The same rules apply if the lender has a judgment lien. However, the bankruptcy court will remove a judgment lien if it impairs a bankruptcy exemption on personal property. So, if a bankruptcy exemption allows you to protect equity in property with a judgment lien on it, the bankruptcy court will remove the lien up to the exemption amount.
Example. Paula filed for Chapter 7 after her SBA lender obtained a judgment lien against her car for $10,000. Paula's state allowed her to exempt $15,000 in vehicle equity. Because honoring the $10,000 judgment lien would impair Paula's ability to protect her car's equity with the bankruptcy exemption, the judge granted her motion to remove the judgment lien.

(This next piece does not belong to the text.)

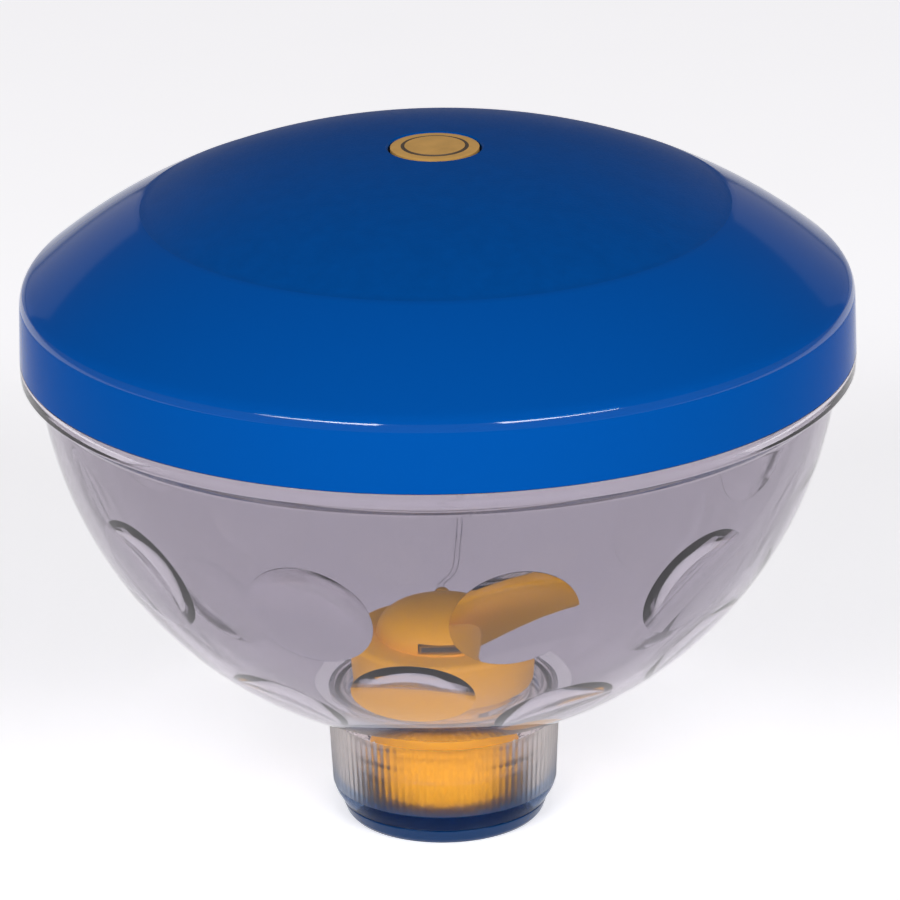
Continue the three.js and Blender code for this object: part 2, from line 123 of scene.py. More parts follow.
def light_table():
    """White acrylic lit from behind, which keeps the background white all over."""
    material = plastic("light_table", (0.85, 0.85, 0.86), 0.6, grain=(30, 0.02), speckle=0.01)
    shader = material.node_tree.nodes["Principled BSDF"]
    shader.inputs["Emission Color"].default_value = (1, 0.99, 1, 1)
    shader.inputs["Emission Strength"].default_value = FLOOR_GLOW
    return material


def make_stage():
    bpy.ops.mesh.primitive_plane_add(size=FLOOR_SIZE)
    floor = bpy.context.object
    floor.name = "floor"
    floor.data.materials.append(light_table())
    world = bpy.data.worlds.new("studio")
    bpy.context.scene.world = world
    world.use_nodes = True
    background = world.node_tree.nodes["Background"]
    background.inputs["Color"].default_value = ROOM_COLOUR
    background.inputs["Strength"].default_value = ROOM_STRENGTH
    for name, settings in LAMPS.items():
        make_lamp(name, *settings)
    bpy.context.scene.view_settings.view_transform = "Standard"


# ---------------------------------------------------------------- materials

FLOW_SCALE, FLOW_DEPTH = 22, 0.06      # the slow waves of moulded clear plastic


def new_material(name):
    material = bpy.data.materials.new(name)
    material.use_nodes = True
    tree = material.node_tree
    return material, tree, tree.nodes["Principled BSDF"]


def noise(tree, scale, detail=3.0):
    node = tree.nodes.new("ShaderNodeTexNoise")
    node.inputs["Scale"].default_value = scale
    node.inputs["Detail"].default_value = detail
    place_on = tree.nodes.new("ShaderNodeTexCoord").outputs["Object"]
    tree.links.new(place_on, node.inputs["Vector"])
    return node.outputs["Fac"]


def mapped(tree, value, low, high):
    node = tree.nodes.new("ShaderNodeMapRange")
    node.inputs["To Min"].default_value, node.inputs["To Max"].default_value = low, high
    tree.links.new(value, node.inputs["Value"])
    return node.outputs["Result"]


def bumped(tree, shader, height, distance):
    node = tree.nodes.new("ShaderNodeBump")
    node.inputs["Distance"].default_value = distance * MM
    node.inputs["Strength"].default_value = 1.0
    tree.links.new(height, node.inputs["Height"])
    tree.links.new(node.outputs["Normal"], shader.inputs["Normal"])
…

In Chapter 13, the Chapter 13 trustee doesn't sell property. Instead, the debtor must pay the lender the amount owed through the Chapter 13 plan to keep the property, plus pay for any nonexempt equity not covered by a bankruptcy exemption. If the lender has a judgment lien against personal property, the debtor can reduce the lien by the exemption amount.
Example. Christine owed $5,000 on an SBA loan she secured with her car. Because Christine had fallen behind on the SBA payment and didn't want to lose the car, she filed for Chapter 13 and paid off the remaining $5,000 through her five-year Chapter 13 plan.
Addressing liens is one of the more complicated areas of bankruptcy law, and each filer's case is unique. Consider meeting with a bankruptcy attorney familiar with small business issues to ensure you appropriately protect your assets.